**TASK STATEMENT:**
Quote every line of the material beneath this one.

**DATA LINES:**
■ ■ ■ ■

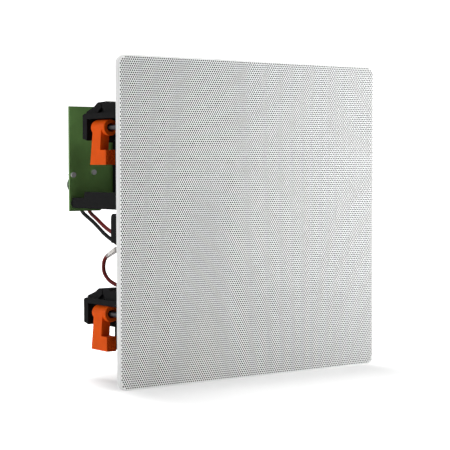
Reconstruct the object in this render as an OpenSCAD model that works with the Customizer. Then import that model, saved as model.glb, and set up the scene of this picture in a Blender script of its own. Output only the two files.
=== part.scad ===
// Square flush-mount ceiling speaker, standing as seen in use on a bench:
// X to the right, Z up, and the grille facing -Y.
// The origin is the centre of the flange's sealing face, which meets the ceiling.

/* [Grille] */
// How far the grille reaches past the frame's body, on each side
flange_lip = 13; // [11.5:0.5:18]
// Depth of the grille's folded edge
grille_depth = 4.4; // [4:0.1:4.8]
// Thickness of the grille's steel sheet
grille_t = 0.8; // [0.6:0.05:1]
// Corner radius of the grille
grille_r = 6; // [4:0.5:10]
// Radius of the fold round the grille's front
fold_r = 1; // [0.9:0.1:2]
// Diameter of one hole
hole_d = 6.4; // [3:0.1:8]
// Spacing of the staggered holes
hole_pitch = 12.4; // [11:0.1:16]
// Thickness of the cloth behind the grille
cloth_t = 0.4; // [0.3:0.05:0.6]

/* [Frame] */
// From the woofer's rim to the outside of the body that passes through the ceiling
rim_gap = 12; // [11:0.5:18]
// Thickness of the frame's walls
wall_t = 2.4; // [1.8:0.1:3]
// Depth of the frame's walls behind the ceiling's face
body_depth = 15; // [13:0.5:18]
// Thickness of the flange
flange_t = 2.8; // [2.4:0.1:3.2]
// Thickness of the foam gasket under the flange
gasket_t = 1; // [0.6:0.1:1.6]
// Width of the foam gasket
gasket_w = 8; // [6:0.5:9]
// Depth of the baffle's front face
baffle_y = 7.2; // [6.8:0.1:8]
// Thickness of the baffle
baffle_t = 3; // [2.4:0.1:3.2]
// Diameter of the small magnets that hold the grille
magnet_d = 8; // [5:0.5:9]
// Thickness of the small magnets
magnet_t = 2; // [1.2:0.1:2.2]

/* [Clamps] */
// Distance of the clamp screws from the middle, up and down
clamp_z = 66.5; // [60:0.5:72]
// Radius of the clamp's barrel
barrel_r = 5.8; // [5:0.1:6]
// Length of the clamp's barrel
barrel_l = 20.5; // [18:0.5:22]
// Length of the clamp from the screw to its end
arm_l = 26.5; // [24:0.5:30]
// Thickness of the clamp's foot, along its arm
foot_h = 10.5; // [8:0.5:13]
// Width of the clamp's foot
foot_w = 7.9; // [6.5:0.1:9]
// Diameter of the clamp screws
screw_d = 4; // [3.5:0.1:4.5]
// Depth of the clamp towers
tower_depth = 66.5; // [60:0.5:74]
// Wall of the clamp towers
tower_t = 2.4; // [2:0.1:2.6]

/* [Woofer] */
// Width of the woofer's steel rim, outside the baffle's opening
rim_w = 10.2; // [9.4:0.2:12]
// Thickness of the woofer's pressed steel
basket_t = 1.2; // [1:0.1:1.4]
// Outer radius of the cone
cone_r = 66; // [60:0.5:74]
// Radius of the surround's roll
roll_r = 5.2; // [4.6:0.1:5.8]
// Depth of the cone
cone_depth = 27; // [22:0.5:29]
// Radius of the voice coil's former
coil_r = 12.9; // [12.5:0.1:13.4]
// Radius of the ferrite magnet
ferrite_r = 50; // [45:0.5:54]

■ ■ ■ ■

**CORRECT ANSWER:**
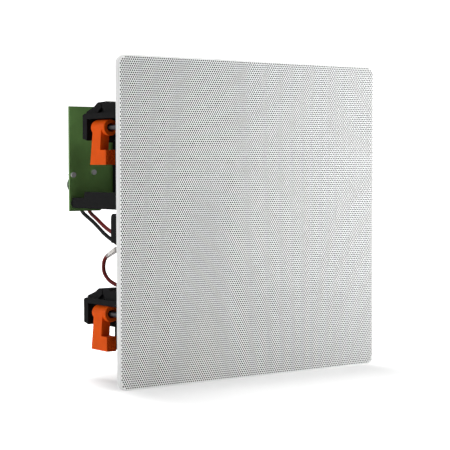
Reconstruct the object in this render as an OpenSCAD model that works with the Customizer. Then import that model, saved as model.glb, and set up the scene of this picture in a Blender script of its own. Output only the two files.
=== part.scad ===
// Square flush-mount ceiling speaker, standing as seen in use on a bench:
// X to the right, Z up, and the grille facing -Y.
// The origin is the centre of the flange's sealing face, which meets the ceiling.

/* [Grille] */
// How far the grille reaches past the frame's body, on each side
flange_lip = 13; // [11.5:0.5:18]
// Depth of the grille's folded edge
grille_depth = 4.4; // [4:0.1:4.8]
// Thickness of the grille's steel sheet
grille_t = 0.8; // [0.6:0.05:1]
// Corner radius of the grille
grille_r = 6; // [4:0.5:10]
// Radius of the fold round the grille's front
fold_r = 1; // [0.9:0.1:2]
// Diameter of one hole
hole_d = 6.4; // [3:0.1:8]
// Spacing of the staggered holes
hole_pitch = 12.4; // [11:0.1:16]
// Thickness of the cloth behind the grille
cloth_t = 0.4; // [0.3:0.05:0.6]

/* [Frame] */
// From the woofer's rim to the outside of the body that passes through the ceiling
rim_gap = 12; // [11:0.5:18]
// Thickness of the frame's walls
wall_t = 2.4; // [1.8:0.1:3]
// Depth of the frame's walls behind the ceiling's face
body_depth = 15; // [13:0.5:18]
// Thickness of the flange
flange_t = 2.8; // [2.4:0.1:3.2]
// Thickness of the foam gasket under the flange
gasket_t = 1; // [0.6:0.1:1.6]
// Width of the foam gasket
gasket_w = 8; // [6:0.5:9]
// Depth of the baffle's front face
baffle_y = 7.2; // [6.8:0.1:8]
// Thickness of the baffle
baffle_t = 3; // [2.4:0.1:3.2]
// Diameter of the small magnets that hold the grille
magnet_d = 8; // [5:0.5:9]
// Thickness of the small magnets
magnet_t = 2; // [1.2:0.1:2.2]

/* [Clamps] */
// Distance of the clamp screws from the middle, up and down
clamp_z = 66.5; // [60:0.5:72]
// Radius of the clamp's barrel
barrel_r = 5.8; // [5:0.1:6]
// Length of the clamp's barrel
barrel_l = 20.5; // [18:0.5:22]
// Length of the clamp from the screw to its end
arm_l = 26.5; // [24:0.5:30]
// Thickness of the clamp's foot, along its arm
foot_h = 10.5; // [8:0.5:13]
// Width of the clamp's foot
foot_w = 7.9; // [6.5:0.1:9]
// Diameter of the clamp screws
screw_d = 4; // [3.5:0.1:4.5]
// Depth of the clamp towers
tower_depth = 66.5; // [60:0.5:74]
// Wall of the clamp towers
tower_t = 2.4; // [2:0.1:2.6]

/* [Woofer] */
// Width of the woofer's steel rim, outside the baffle's opening
rim_w = 10.2; // [9.4:0.2:12]
// Thickness of the woofer's pressed steel
basket_t = 1.2; // [1:0.1:1.4]
// Outer radius of the cone
cone_r = 66; // [60:0.5:74]
// Radius of the surround's roll
roll_r = 5.2; // [4.6:0.1:5.8]
// Depth of the cone
cone_depth = 27; // [22:0.5:29]
// Radius of the voice coil's former
coil_r = 12.9; // [12.5:0.1:13.4]
// Radius of the ferrite magnet
ferrite_r = 50; // [45:0.5:54]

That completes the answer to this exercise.